Justice Schenk does not pull punches: “As Texas judges are subject to a self-directed, mandatory obligation not even to sit in cases where they cannot resist actions favoring a particular outcome relative to either of the parties or the subject matter, one would think the issue [of whether Justice Molberg is acting impartially] would not arise. That this issue arises in this case after and, indeed, in the midst of another en banc controversy surrounding similar delay and panel obstruction is disheartening.” Justice Schenk urges the court to overhaul its governing procedures and “to take appropriate action where we deviate from those rules more generally. These actions and changes are necessary to uphold and enforce the due process rights of every party appearing before us, ‘so that no doubts or suspicions exist as to the fairness or the integrity of the court.’ [citation].”
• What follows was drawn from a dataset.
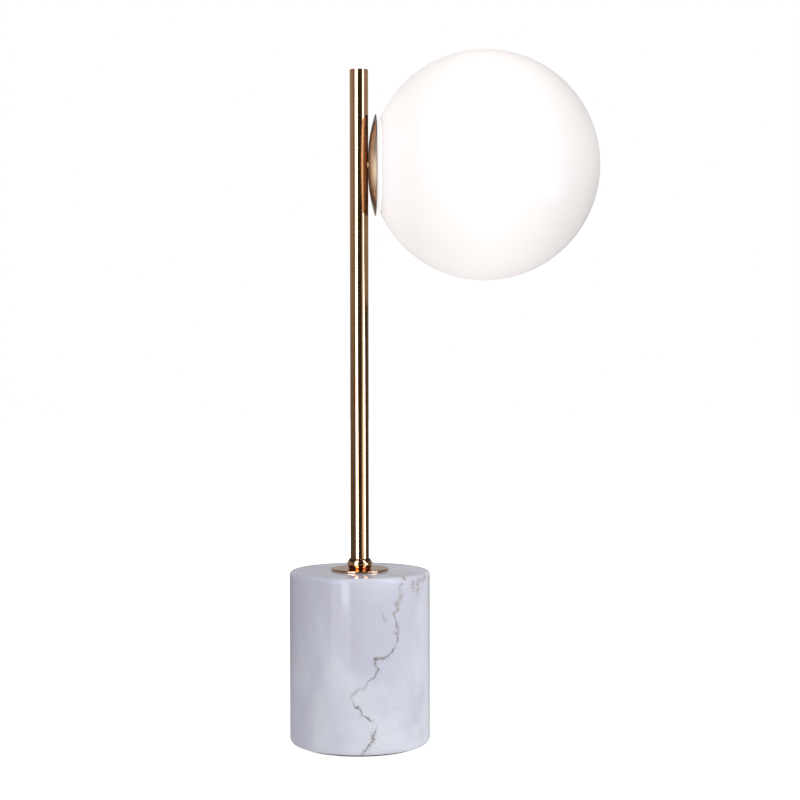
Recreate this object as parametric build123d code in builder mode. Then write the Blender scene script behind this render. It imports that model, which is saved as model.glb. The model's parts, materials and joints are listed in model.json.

We rarely see the curtain around the inner workings of an appellate court in turmoil drawn back to this extent. Any conduct that creates or may create the appearance of partiality to a litigant or lawyer representing a litigant undermines public confidence in the judiciary as a whole. Here it appears that one justice is attempting to block a panel decision he doesn’t like and improperly maneuvering to get a precedent changing opinion ahead of it in the queue because he can’t get a majority of the court to go along with him. Whatever else may be happening behind the scenes remains a mystery, but it does not sound good. If we as a state are going to persist in electing judges on party label alone, we simply must have more rigorous policing of ethical standards for judges and practitioners alike. Every litigant, big or small, individual or corporate, economically privileged or not, deserves equal and impartial justice from every one of our courts, no matter the circumstances.